Outra dica dada por ela é que as situações sejam encenadas entre pais e filhos. Ocorreu algo indelicado? Ela orienta que o momento seja refeito com as crianças para que elas se lembrem do ensinamento e não repitam a atitude. “Castigos não vão adiantar, em nenhum caso eles adiantam. Receber uma bronca, um tapa, ser envergonhado na frente das pessoas não resolve. Muito pelo contrário, leva a criança a ter comportamentos ainda mais desafiadores.Depois de ser envergonhada, ela terá sentimentos de revolta, se sentirá injustiçada”.
Segundo a psicanalista, é importante também que os adultos entendam que as crianças precisam ser livres. “Elas não precisam agradar nem fazer o que os adultos querem em todo o momento, ela precisa poder demonstrar quem ela é de verdade para que os pais tenham a oportunidade de tolher as más inclinações e ensinar as virtudes adequadas que vão organizar aquela personalidade juntamente com o temperamento da criança”.
A mentira faz parte da infância
Psiquiatra da infância e adolescência, a médica Luciana Nogueira de Carvalho destaca também que é preciso ter um olhar específico para a mentira na infância. “Ela não tem a conotação de um engano proposital, não devemos pensar nela como um ato de ludibriar o outro propositalmente. Muitas vezes a criança mente para não ser punida pelos pais e para não se envolver em conflitos com os colegas”, explica.
Em termos clínicos, ela pontua que a mentira também pode indicar algumas questões tanto sobre as crianças quanto sobre a própria criação dela. “A mentira, na clínica da infância, é um sinal. Tanto poderá se tratar de crianças que são excessivamente punidas e por isso não falam a verdade, como pode nos sinalizar para os Transtornos de Conduta em que a mentira faz parte de um quadro sintomático de transgressão”.
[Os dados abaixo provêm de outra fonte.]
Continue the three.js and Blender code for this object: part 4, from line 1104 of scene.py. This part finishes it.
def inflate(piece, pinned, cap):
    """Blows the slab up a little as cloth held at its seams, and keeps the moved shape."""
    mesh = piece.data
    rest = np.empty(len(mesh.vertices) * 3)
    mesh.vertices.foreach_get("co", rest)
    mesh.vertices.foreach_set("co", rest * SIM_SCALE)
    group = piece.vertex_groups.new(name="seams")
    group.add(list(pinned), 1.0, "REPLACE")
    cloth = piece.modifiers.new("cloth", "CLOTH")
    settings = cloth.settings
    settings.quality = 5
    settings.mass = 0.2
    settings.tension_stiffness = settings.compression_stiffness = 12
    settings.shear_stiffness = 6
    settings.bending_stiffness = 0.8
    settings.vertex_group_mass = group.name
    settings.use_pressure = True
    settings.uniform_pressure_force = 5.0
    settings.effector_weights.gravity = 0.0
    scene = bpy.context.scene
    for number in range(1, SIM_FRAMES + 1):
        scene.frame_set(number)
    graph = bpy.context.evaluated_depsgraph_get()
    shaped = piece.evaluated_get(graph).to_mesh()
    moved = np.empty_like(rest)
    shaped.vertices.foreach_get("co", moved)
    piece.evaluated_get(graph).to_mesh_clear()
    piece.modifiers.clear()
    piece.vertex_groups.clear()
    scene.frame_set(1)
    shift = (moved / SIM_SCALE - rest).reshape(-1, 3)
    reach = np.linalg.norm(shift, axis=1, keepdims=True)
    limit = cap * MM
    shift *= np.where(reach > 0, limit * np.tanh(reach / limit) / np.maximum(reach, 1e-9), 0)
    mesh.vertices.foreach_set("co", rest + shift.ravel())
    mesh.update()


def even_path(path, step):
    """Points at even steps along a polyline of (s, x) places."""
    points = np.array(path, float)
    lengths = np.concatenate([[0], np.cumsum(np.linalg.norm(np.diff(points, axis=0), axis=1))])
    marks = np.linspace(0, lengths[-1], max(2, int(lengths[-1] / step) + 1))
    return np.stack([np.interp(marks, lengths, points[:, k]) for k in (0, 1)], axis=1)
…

Por isso é importante que os pais estejam sempre atentos ao que os filhos falam, às situações em que as mentiras ocorrem, às motivações e à frequência com que isso acontece. “A mensagem é que os pais tentem ensinar os filhos a se colocarem verdadeiramente em todos os seus atos, o que não significa não omitir determinadas opiniões em alguns momentos. Parafraseando Caetano Veloso, sugiro aos pais atenção redobrada quando perceberem filhos que têm ‘o dom de iludir’, finaliza.